I miss it like a runner misses her morning jog or a young mom misses talking to her sister on the phone; I can’t get my mojo without it.   A writer not writing is like a toddler not walking:  we may be bad at it, we may look awkward trying, but we can’t seem to stop.  Writers don’t write because they like to, they write because they need to.  We know it’s probably a waste of time but so is talking to your sister on the phone and hey, life is short.

As I get (ahem) older, I’m learning that I’m slow to learn—especially the simple things.  They knock me on the head over and over, but like an inflatable clown punching bag, I keep popping up for another blow, stupidly refusing to lie down and take the instruction.  So it was a few months ago when I resolved to quit writing for Wise And Selfless Reasons.

See, I was asked to be an early morning seminary teacher.  And I was really excited about it:  reading, studying, teaching, talking, all about the gospel?  What could be better?  The assignment lived up to its fulfilling promise; I absolutely loved it.  I still do.

But the initial euphoria slowly gave way to a sense of inadequacy as the adventure turned-challenge-turned-responsibility.  I’d spend hours (with an s) reading, studying, praying and preparing a lesson that I truly believed (desperately hoped) would change at least one turbulent teenaged life—or even one turbulent teenaged day.  And when I finally got the lesson just-so, I’d rise at 5 a.m. to deliver it at 6 a.m., come home, get the kids to school, and sit down for further hours to read and study and pray and prepare the lesson for the following morning.  It was challenging and it was fascinating.  It was inspiring.  It was exhausting.  It still is.

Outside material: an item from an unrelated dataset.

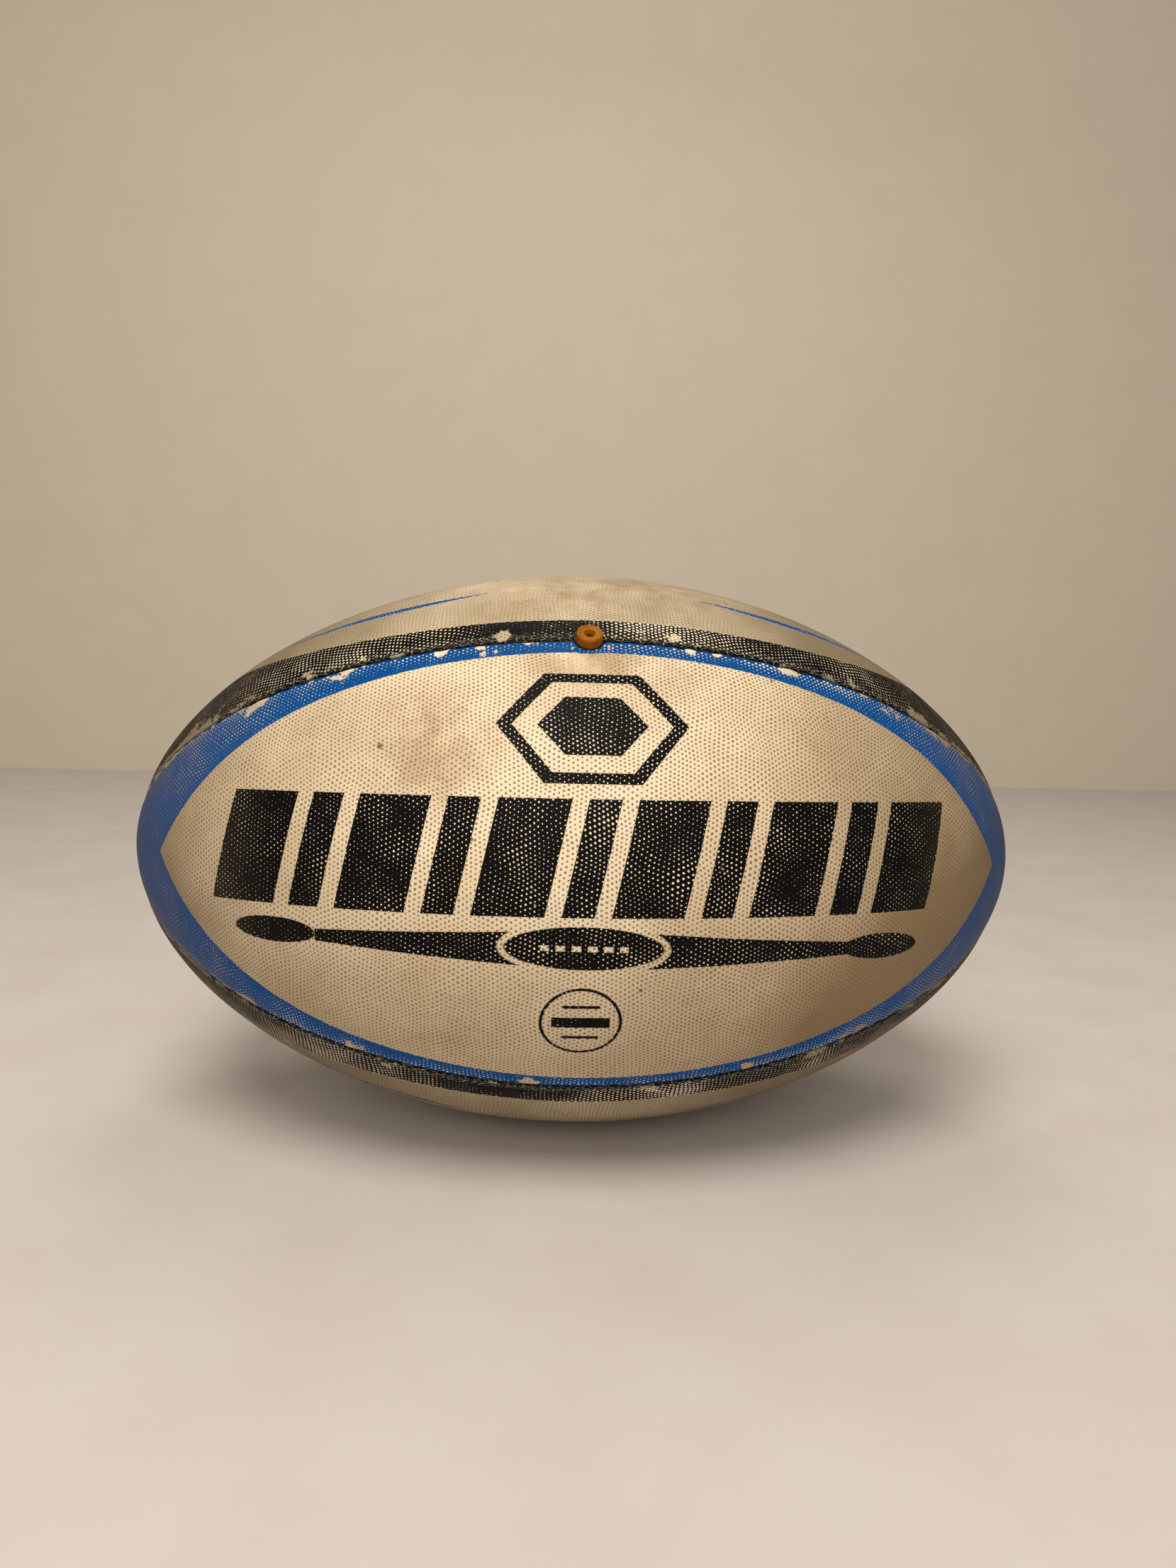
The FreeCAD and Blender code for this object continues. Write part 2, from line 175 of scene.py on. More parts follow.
class PanelGrid:
    """Where the points of a panel's cover lie, and the faces between them, for all four panels.

    The outer points are in columns from seam to seam, sorted by their keys. fold is how far a point is
    below the surface on the rolled edge, and pimple is 1 in the middle of a pimple.
    """

    def __init__(self, outline):
        half_pitch = PITCH / 2
        column_step = half_pitch * math.sqrt(3) / 2
        clear_of_fold = 0.35 * half_pitch
        left_half = outline.distance[: len(outline.distance) // 2]
        first_column = left_half[np.searchsorted(outline.half_panel(left_half), FIRST_COLUMN_WIDTH)]
        count = int(-first_column / column_step)
        self.u, self.v, self.fold, self.pimple, self.columns, self.keys = [], [], [], [], [], []
        alphas = np.linspace(0, math.pi / 2, FOLD_STEPS)
        drop = 1 - np.cos(alphas)
        start = 0
        for number in range(-count, count + 1):
            u = number * column_step
            half = float(outline.half_panel(u))
            radius = min(FOLD_RADIUS, 0.45 * half)
            flat = half - radius
            shift = 0.5 if number % 2 else 0.0
            most = int(max(flat - clear_of_fold, 0) / half_pitch + 1)
            steps = np.arange(-most, most + 1) + shift
            steps = steps[np.abs(steps) * half_pitch < flat - clear_of_fold]
            inner = steps * half_pitch
            on_pimple = (number % 2 == 0) & ((steps + number / 2).astype(int) % 2 == 0)
            rows = half - radius * (1 - np.sin(alphas))
            edge_keys = flat + radius * alphas
            self.u.append(np.full(len(inner) + 2 * FOLD_STEPS, u))
            self.v.append(np.concatenate([-rows[::-1], inner, rows]))
            self.fold.append(np.concatenate([drop[::-1], 0 * inner, drop]) * radius)
            self.pimple.append(np.concatenate([0 * rows, on_pimple, 0 * rows]).astype(float))
            self.keys.append(np.concatenate([-edge_keys[::-1], inner, edge_keys]))
            self.columns.append(np.arange(start, start + len(self.keys[-1])))
            start += len(self.keys[-1])
        neighbours = zip(self.columns, self.keys, self.columns[1:], self.keys[1:])
        self.outer_faces = np.concatenate([zip_rows(*pair) for pair in neighbours])
        self.column_u = np.array([u[0] for u in self.u])
        self.u = np.concatenate(self.u)
        self.v = np.concatenate(self.v)
        self.fold = np.concatenate(self.fold)
        self.pimple = np.concatenate(self.pimple)
        self.outer_count = start
        self.add_inside(outline)

    def add_inside(self, outline):
        """The turned-in edges and the inner face, in rows that run along the ball from seam to seam.

        turned_in has the rows of one edge, as (distance from the seam, depth). A row's share is its
        angle from the mid-line, as a part of the angle from there to the seam.
        """
        end = self.column_u[-1]
        row_u = np.linspace(-end, end, int(2 * end / INNER_STEP))
        turned_in = [
            (SEAM_GAP, FOLD_RADIUS + 1),
            (SEAM_GAP, TURN_DEPTH),
            (RUBBER, TURN_DEPTH),
            (RUBBER, 1.5 * RUBBER),
        ]
        half = outline.half_panel(row_u)
        rows = []
        for distance, depth in turned_in:
            radius = outline.radius(row_u) - depth * outline.at(row_u, outline.normal_r)
            from_seam = np.minimum(distance / (np.maximum(radius, 0.05) * HALF_PANEL), 0.6)
            rows.append((1 - from_seam, np.minimum(depth, FOLD_RADIUS + 0.4 * half)))
        first_share = rows[-1][0]
        for fraction in np.linspace(1, -1, INNER_ROWS):
            rows.append((first_share * fraction * 0.985, np.full(len(half), RUBBER)))
        rows += [(-share, depth) for share, depth in reversed(rows[: len(turned_in)])]
        size = len(row_u)
        self.inner_share = np.concatenate([share for share, _ in rows])
        self.inner_depth = np.concatenate([depth for _, depth in rows])
        self.inner_u = np.tile(row_u, len(rows))
        index = self.outer_count + np.arange(len(rows) * size).reshape(len(rows), size)
        faces = []
        for upper, lower in zip(index, index[1:]):
            a, b, c, d = upper[:-1], upper[1:], lower[1:], lower[:-1]
            faces += [np.stack([a, b, c], 1), np.stack([a, c, d], 1)]
        last = np.array([column[-1] for column in self.columns])
        first = np.array([column[0] for column in self.columns])
        faces.append(zip_rows(last, self.column_u, index[0], row_u)[:, ::-1])
        faces.append(zip_rows(index[-1], row_u, first, self.column_u)[:, ::-1])
        left_ring = np.concatenate([self.columns[0], index[:, 0]])
        right_ring = np.concatenate([self.columns[-1], index[:, -1]])
        faces.append(fan(left_ring))
        faces.append(fan(right_ring)[:, ::-1])
        self.inner_faces = np.concatenate(faces)


def seam_wave(seam, u):
    """How far a seam wanders sideways between its stitches, for both panels that meet there."""
    rng = np.random.default_rng(SEAM_SEED + seam)
    swing = 0.6 + 0.4 * smooth_noise(rng, u, 0 * u, 70)
    phase = 2 * math.pi * u / STITCH_PITCH + 2 * smooth_noise(rng, u, 0 * u, 45)
    return SEAM_WAVE * swing * np.sin(phase)


def moved_points(rng, outline, grid):
    """The grid's points, moved a little off their regular places except beside the seams."""
    u, v = grid.u.copy(), grid.v.copy()
    edge = outline.half_panel(u) - np.abs(v)
    free = np.clip((edge - 2.2) / 4, 0, 1)
    u += free * (DRIFT * smooth_noise(rng, u, v, DRIFT_LENGTH) + rng.normal(0, JITTER, len(u)))
    v += free * (DRIFT * smooth_noise(rng, u, v, DRIFT_LENGTH) + rng.normal(0, JITTER, len(u)))
    return u, v


def hole_profile(x, half_length):
    """1 beside the valve's middle and 0 beyond the ends of its hole."""
    return np.clip(1 - (x / half_length) ** 2, 0, 1) ** HOLE_ROUNDNESS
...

And so after a few months of said routine, I decided that I would close my laptop and hence my blog for the next few months, if not the next few years (!) until my seminary teaching days were over.  I told myself that it wasn’t my “season” for writing, because all of my spare time and what little (ahem) “intellectual energy” I had was now being spent on teaching.

I was totally okay with this.  We can do it all, I’ve been told, but we can’t do it all at once.  And teaching the gospel was more important than frittering around on my little blog with a readership of seven (wait–nine!  I’ve got a few new Camas peeps on board.  Thank you, Camas peeps.)  I made the mature determination that trying to write, in addition to teaching seminary and getting my family settled in a new home and new city, would only make me anxious and grumpy.

I was wrong.  Not writing has made me anxious and grumpy.  I’m tired and edgy and busy busy busy all the time but also slightly bored inside my head.  I see gloriously random snippets of life all around me about which, sticking to my Mature Determination, I won’t allow myself to write.  I thought I could starve my nerdy appetite for punching words on a page, but it’s clawing it’s way out—and leaving the scratches on my husband and kids.  (Mostly my husband.  Because really, girls:  what’s he gonna do?)  Though teaching seminary more than fills my need for reading and understanding the big stuff (so much good, big stuff in there!), writing is the only way I have ever understood the good, small stuff in my good, small life.  And sometimes—most of the time—that small stuff turns into the big stuff.  Of course it does.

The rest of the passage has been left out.